ESTATE PLANNING MYTH 7: Estate planning is too expensive.
Attorney fees vary from firm to firm and state to state. However, you might be surprised to find that the reputable local lawyer in your area charges a fair and reasonable fee for peace of mind.
Further, you might be surprised to learn that many of your assets can be transferred by non-probate transfers thereby saving you the unnecessary costs of probate.
Probate can cost tens of thousands of dollars without proper planning. However, working out the details and making appropriate decisions before death might save your children or your estate the unnecessary costs of probate.
ESTATE PLANNING MYTH 8: Probate is unavoidable.
If you are looking at Myth 7 and still aren’t convinced because you believe that probate is unavoidable, you would be wrong. Every state has permissible planning to keep you from probate administration.
While the orderly court-appointed administration of your estate is not in and of itself a bad thing, it is almost always EXPENSIVE and LENGTHY.
RELATED POST: Why You Want to Avoid Probate.
However, with a good estate plan, you can do your family the favor of avoiding probate entirely by using non-probate transfers of assets such as transfer on death deeds, trusts, beneficiary planning, LLCs, or other mechanisms.
All of these assets may avoid probate and the stress of ongoing court proceedings entirely.
ESTATE PLANNING MYTH 9: I am too young and poor to have an estate plan.
Estate planning is for anyone over the age of 18 regardless of net worth.
Many people come to my office insisting that they have no money in the bank, nothing in investments, and no money to pass to their children. However, after we talk for a few minutes, we discover that the client has been steadily paying for the family home for the last 30 years.
RELATED POST: Estate Planning Isn’t Only for the Elderly
In reality, he or she is sitting on a $250,000 asset that can easily be passed to children or other beneficiaries.
Or, even if you do not own any assets, you may have young children.
If you are a parent and don’t have any assets, you should still have an estate plan that appoints a legal guardian and provides for their ongoing care at your death.
RELATED POST: The Four Documents Every Parent Needs to Protect Their Children
Estate planning is not only for the elderly or the wealthy. Instead it is for anyone over the age of 18 especially those who own significant assets, have children, or want to alleviate headache for friends and family.

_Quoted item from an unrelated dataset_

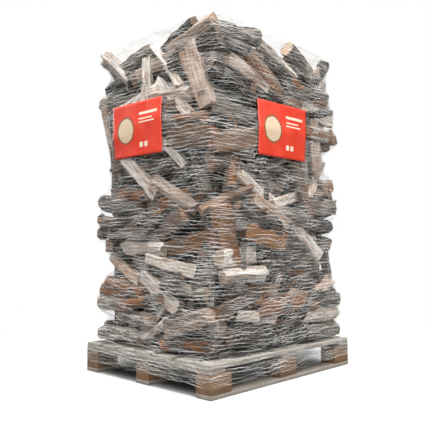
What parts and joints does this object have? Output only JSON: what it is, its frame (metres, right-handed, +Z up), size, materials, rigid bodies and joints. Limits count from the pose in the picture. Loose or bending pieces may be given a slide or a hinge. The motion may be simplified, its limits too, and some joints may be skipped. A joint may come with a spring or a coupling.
{
  "type": "pallet of firewood",
  "caption": "Tall heap of split and round firewood logs on a wooden block pallet, wrapped in a stretched knitted net, with a plain red label on two sides.",
  "frame": {"origin": "on the ground, under the middle of the pallet", "axes": "+Z up; X along the pallet's 1200 mm side; the front, which carries one of the two labels, looks along -Y and the side with the other label along -X"},
  "size_m": [1.216, 1.016, 1.8932],
  "materials": {
    "logs": "rough bark and split faces",
    "pallet_boards": "sawn softwood",
    "pallet_blocks": "sawn, darker",
    "net": "knitted polyethylene net, open mesh",
    "labels": "printed film with a slight sheen"
  },
  "bodies": {
    "root": {"bottom_board_01": "pallet_boards", "bottom_board_02": "pallet_boards", "bottom_board_03": "pallet_boards", "block_01": "pallet_blocks", "block_02": "pallet_blocks", "block_03": "pallet_blocks", "block_04": "pallet_blocks", "block_05": "pallet_blocks", "block_06": "pallet_blocks", "block_07": "pallet_blocks", "block_08": "pallet_blocks", "block_09": "pallet_blocks", "stringer_board_01": "pallet_boards", "stringer_board_02": "pallet_boards", "stringer_board_03": "pallet_boards", "deck_board_01": "pallet_boards", "deck_board_02": "pallet_boards", "deck_board_03": "pallet_boards", "deck_board_04": "pallet_boards", "deck_board_05": "pallet_boards", "deck_board_06": "pallet_boards", "deck_board_07": "pallet_boards", "logs_course_01": "logs", "logs_course_02": "logs", "logs_course_03": "logs", "logs_course_04": "logs", "logs_course_05": "logs", "loose_log_01": "logs", "loose_log_02": "logs", "loose_log_03": "logs", "loose_log_04": "logs", "loose_log_05": "logs", "loose_log_06": "logs", "loose_log_07": "logs", "loose_log_08": "logs", "loose_log_09": "logs", "loose_log_10": "logs", "loose_log_11": "logs", "loose_log_12": "logs", "loose_log_13": "logs", "loose_log_14": "logs", "loose_log_15": "logs", "loose_log_16": "logs", "loose_log_17": "logs", "loose_log_18": "logs", "loose_log_19": "logs", "loose_log_20": "logs", "loose_log_21": "logs", "loose_log_22": "logs", "loose_log_23": "logs", "loose_log_24": "logs", "loose_log_25": "logs", "loose_log_26": "logs", "loose_log_27": "logs", "loose_log_28": "logs", "loose_log_29": "logs", "loose_log_30": "logs", "net": "net", "label_front": "labels", "label_left": "labels"}
  },
  "joints": []
}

ESTATE PLANNING MYTH 10: Estate planning is private and shouldn’t be discussed.
If you believe that your estate plan is none of my business, then you are probably correct. But, if you believe that your estate plan is no one’s business, then you are probably incorrect.
Discussing your estate plan with a trusted friend or family member is an important step in the estate planning process.
RELATED POST: The Importance of Discussing Your Estate Plan
If no one knows that you have a will, then how will they know that you want your spouse or child to receive everything? Where will they find your documents?
If no one knows that you have a power of attorney, then who will respond to medical or financial questions while you are in the hospital? Do you want them to have to pursue a court-ordered guardianship?
Completing an enforceable and personally-tailored estate plan is essential, but talking with someone about that plan is essential to setting the plan in motion.
ESTATE PLANNING MYTHS BUSTED
Lots of myths and misconceptions surround estate planning. Fears of state laws, taxes, and greed keep many people from making an estate plan.
Further, still others believe that they don’t need an estate plan, that their families will be fine without it, or that it an estate plan is too expensive. Paralyzed by these myths, many fail to make an estate plan and leave their family in an expensive mess.
Don’t be fooled by these myths. Get an estate plan with a reputable, licensed attorney in your area to put your own mind at ease and protect you against some common estate planning pitfalls.